The hard part, as with many of these cuts and moves, is the leadership factor. Harris was a guy who led the secondary (but wanted to be the leader Jon Beason is, and he isn't as his offseason tirades showed). Muhsin Muhammad was a leader, Jake Delhomme was a leader. Now they're hoping Jordan Gross is. They can't even look to the backs - since they're interchangeable. Only point of addition by subtraction? The awkwardness of Mike Rucker leading (only awkward to Julius Peppers) gave way to not having the awkwardness of Julius Peppers as a leader. Now, coaches, and Beason, are the voices.

THE INJURY

And, of course, we had the preseason injury. Well, two. Steve Smith broke his arm playing flag football (no one's said yet whether he scored on the play...let's face it, guy did set a pretty high standard for injury on the Giants' injury), and he'll be back.

But Thomas Davis re-injured himself also - days after posting a 4.4 time in workouts, and again busting the ACL in non-contact drills. It's a heartbreaking loss, given that this defense (and our lack of DL) relies so heavily on two guys who are as good as Davis and Beason are. And now, we just have the one (still a luxury, but still heartbreaking). Davis may actually try to make it back for the second half of the season (yikes), but we'll have to wait and see. ACLs and the recovery time is six to eight weeks, but rehab is grueling and he's already injured it twice in eight months.

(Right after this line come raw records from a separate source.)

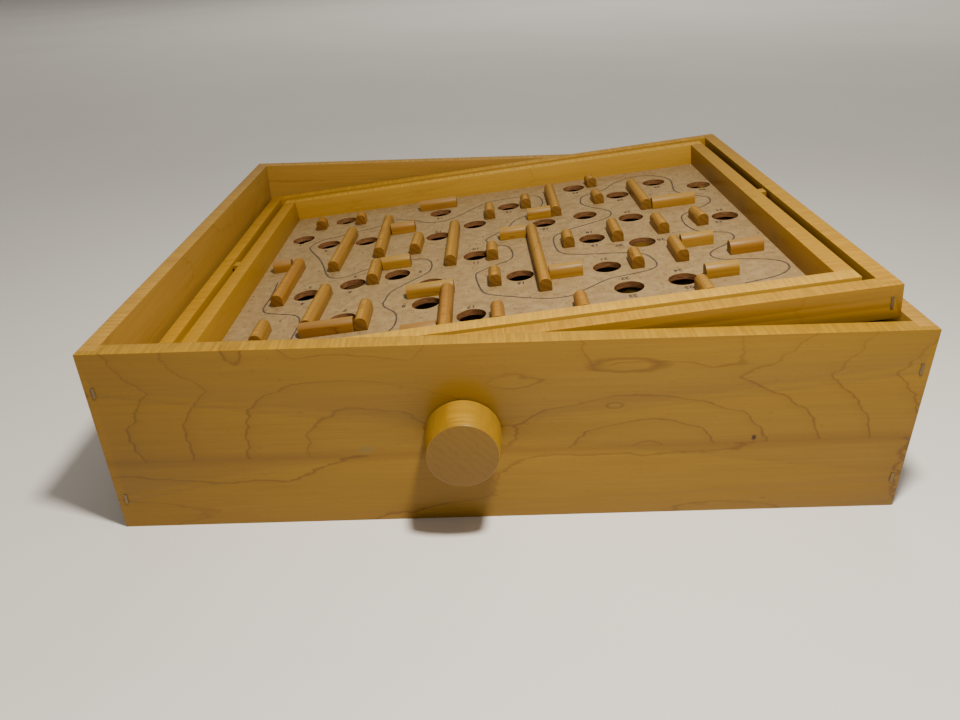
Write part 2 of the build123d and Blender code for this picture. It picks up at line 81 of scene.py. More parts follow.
class Graph:
    """A material's node tree, with short ways to add to it."""

    def __init__(self, name):
        self.material = bpy.data.materials.new(name)
        self.material.use_nodes = True
        self.tree = self.material.node_tree
        self.shader = self.tree.nodes["Principled BSDF"]

    def put(self, value, socket):
        """Sets a socket to a value, or links another socket to it."""
        if isinstance(value, bpy.types.NodeSocket):
            self.tree.links.new(value, socket)
        else:
            socket.default_value = value

    def node(self, kind, out=0, **inputs):
        """Adds a node. Lower-case words are its settings, and the others its sockets."""
        made = self.tree.nodes.new("ShaderNode" + kind)
        for key, value in inputs.items():
            if key[0].islower():
                setattr(made, key, value)
        for key, value in inputs.items():
            if not key[0].islower():
                self.put(value, made.inputs[key.replace("_", " ")])
        return made.outputs[out]

    def math(self, operation, first, second=0.0, third=0.0):
        """One Math node."""
        made = self.tree.nodes.new("ShaderNodeMath")
        made.operation = operation
        for socket, value in zip(made.inputs, (first, second, third)):
            self.put(value, socket)
        return made.outputs[0]

    def added(self, first, second):
        """The sum of two vectors."""
        made = self.tree.nodes.new("ShaderNodeVectorMath")
        made.operation = "ADD"
        self.put(first, made.inputs[0])
        self.put(second, made.inputs[1])
        return made.outputs[0]

    def scaled(self, vector, factors, shift=(0.0, 0.0, 0.0)):
        """A vector stretched and moved."""
        made = self.tree.nodes.new("ShaderNodeMapping")
        self.put(vector, made.inputs["Vector"])
        made.inputs["Scale"].default_value = factors
        made.inputs["Location"].default_value = shift
        return made.outputs[0]

    def noise(self, vector, factors, shift=(0.0, 0.0, 0.0), detail=2.0, rough=0.5):
        """A noise texture of so many cycles to the metre along each axis."""
        return self.node("TexNoise", Vector=self.scaled(vector, factors, shift), Scale=1.0,
                         Detail=detail, Roughness=rough)

    def ramp(self, value, *stops):
        """A smooth step between (place, colour or grey) stops."""
        made = self.tree.nodes.new("ShaderNodeValToRGB")
        self.put(value, made.inputs[0])
        elements = made.color_ramp.elements
        while len(elements) < len(stops):
            elements.new(0.5)
        for element, (place, colour) in zip(elements, stops):
            element.position = place
            grey = not hasattr(colour, "__len__")
            element.color = (colour, colour, colour, 1) if grey else (*colour, 1)
        return made.outputs[0]

    def mix(self, factor, first, second, blend="MIX"):
        """A colour mix."""
        made = self.tree.nodes.new("ShaderNodeMix")
        made.data_type = "RGBA"
        made.blend_type = blend
        self.put(factor, made.inputs[0])
        for socket, value in ((made.inputs[6], first), (made.inputs[7], second)):
            if isinstance(value, tuple):
                value = (*value, 1.0)
            self.put(value, socket)
        return made.outputs[2]

    def bump(self, height, strength, distance):
        """Fine relief on the surface."""
        normal = self.node("Bump", Height=height, Strength=strength, Distance=distance)
        self.put(normal, self.shader.inputs["Normal"])


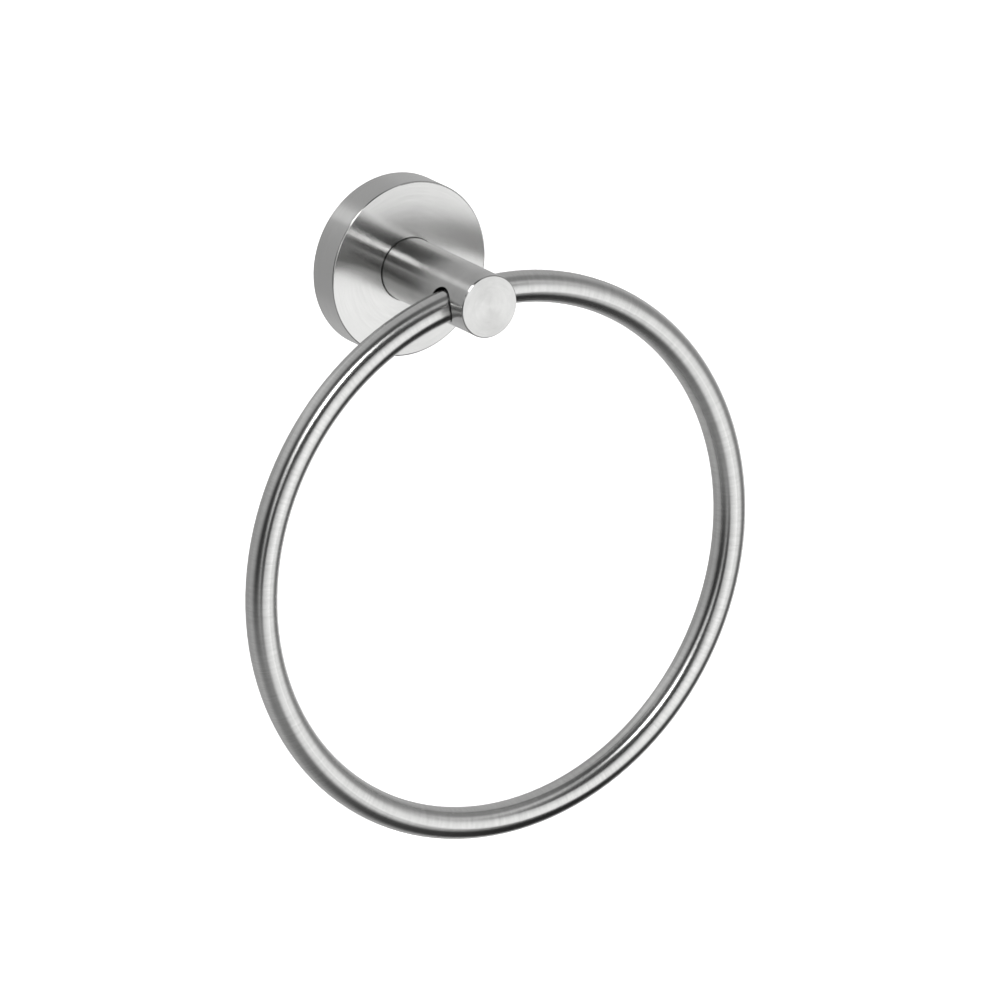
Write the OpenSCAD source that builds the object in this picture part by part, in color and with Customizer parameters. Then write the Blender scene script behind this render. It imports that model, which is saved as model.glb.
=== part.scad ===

Past that, there's the future (whether he's the player he was, and if he is, whether we sign him again), but for now it looks like the team has handed James Anderson the SLB job, and they're toying with the idea of Beason weakside. So depending on where Beason is, you have Dan Connor in the middle, or Jamar Williams outside.

So, they head to camp in a few weeks, already having replaced leadership and known ability, with hope and the expectation of young mistakes. Adding those two injuries don't help. But camp and its battles should entertain nonetheless.